How unrepresentative are they? Recall, if you will, that San Francisco tried to ban all firearms back in 2006, and, more recently, attempted to label the NRA as a “domestic terrorist organization.” Until the U.S. Supreme Court and the Seventh Circuit eventually stepped in, Chicago had more unconstitutional gun restrictions on its books than any city in the United States besides Washington D.C. New York City still charges around $500 for a gun purchase-permit, allows only the rich and well-connected to carry and, despite being home to nearly nine million people, is home to so few gun ranges that one can count them on two hands.

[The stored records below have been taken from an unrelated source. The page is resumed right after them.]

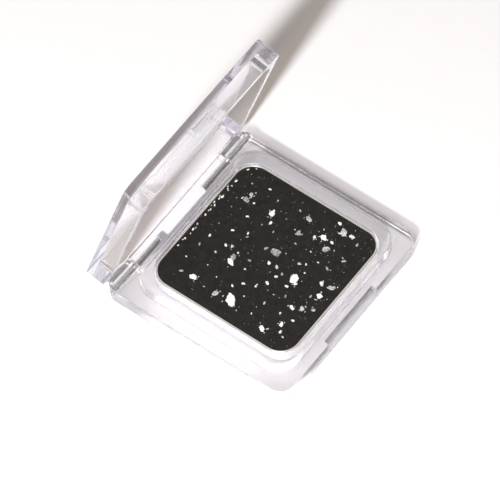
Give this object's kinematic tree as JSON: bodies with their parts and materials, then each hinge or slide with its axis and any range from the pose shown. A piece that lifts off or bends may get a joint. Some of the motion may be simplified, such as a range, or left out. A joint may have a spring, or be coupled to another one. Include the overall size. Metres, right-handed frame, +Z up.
{
  "type": "eyeshadow palette",
  "caption": "Clear square hinged compact holding one pan of pressed powder with embedded flakes; the lid turns on two steel pins.",
  "frame": {"origin": "centre of the base's flat underside", "axes": "+X to the right, +Y from the thumb notch to the hinge, +Z up out of the powder"},
  "size_m": [0.0374, 0.0413, 0.0367],
  "materials": {
    "clear_plastic": "clear, polished",
    "tin": "bright pressed sheet",
    "glue": "matte",
    "powder": "pressed powder, matte and grainy",
    "flake": "pearly",
    "label": "blank white film",
    "steel": "drawn wire, ridged at one end"
  },
  "bodies": {
    "base": {"base_shell": "clear_plastic", "powder_pan": "tin", "pan_glue": "glue", "powder_cake": "powder", "silver_flakes": "flake", "base_label": "label", "hinge_pin_left": "steel", "hinge_pin_right": "steel"},
    "lid": {"lid_shell": "clear_plastic"}
  },
  "joints": [
    {"name": "lid_hinge", "type": "hinge", "parent": "base", "child": "lid", "pos_m": [0, 0.0167, 0.0018], "axis": [-1, 0, 0], "range_deg": [-73, 0]}
  ]
}
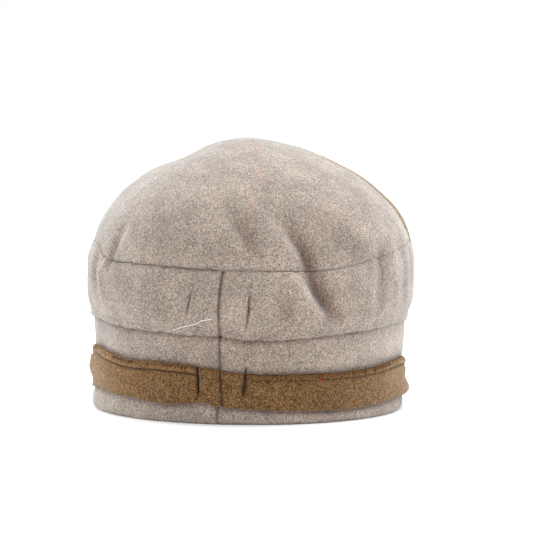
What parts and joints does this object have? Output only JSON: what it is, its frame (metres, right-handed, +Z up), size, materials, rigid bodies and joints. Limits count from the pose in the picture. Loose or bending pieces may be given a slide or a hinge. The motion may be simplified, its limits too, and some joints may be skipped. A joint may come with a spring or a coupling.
{
  "type": "fleece beanie",
  "caption": "Round two-tone fleece cap with a domed panelled crown, a deep side band, a rolled edge and a hemmed contrast strip.",
  "frame": {"origin": "centre of the hat's box in plan, on the surface that the rolled edge rests on", "axes": "+Z up to the top of the crown, +Y towards the forehead, so the centre back seam is at -Y, and +X to the wearer's right"},
  "size_m": [0.1941, 0.2058, 0.1601],
  "materials": {
    "greige_fleece": "matt brushed melange fleece",
    "tan_fleece": "matt brushed melange fleece",
    "sewing_thread": "matt spun polyester thread"
  },
  "bodies": {
    "root": {"crown_back": "greige_fleece", "crown_front": "tan_fleece", "side_band": "greige_fleece", "lower_band": "greige_fleece", "contrast_strip": "tan_fleece"}
  },
  "joints": []
}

There is, indeed, a market imperative to which the PayPals and Salesforces and Bank of Americas should be closely adhering, but, as usual, it is not the one being peddled to them by the activist core of an increasingly extreme gun-control movement. Rather, it is the one that caters to the vast majority of Americans—to the people who do not want to hand control of the U.S. Bill of Rights over to a smattering of executives or to be treated as second-class citizens for exercising their basic constitutional liberties. America is a republic, not a case study.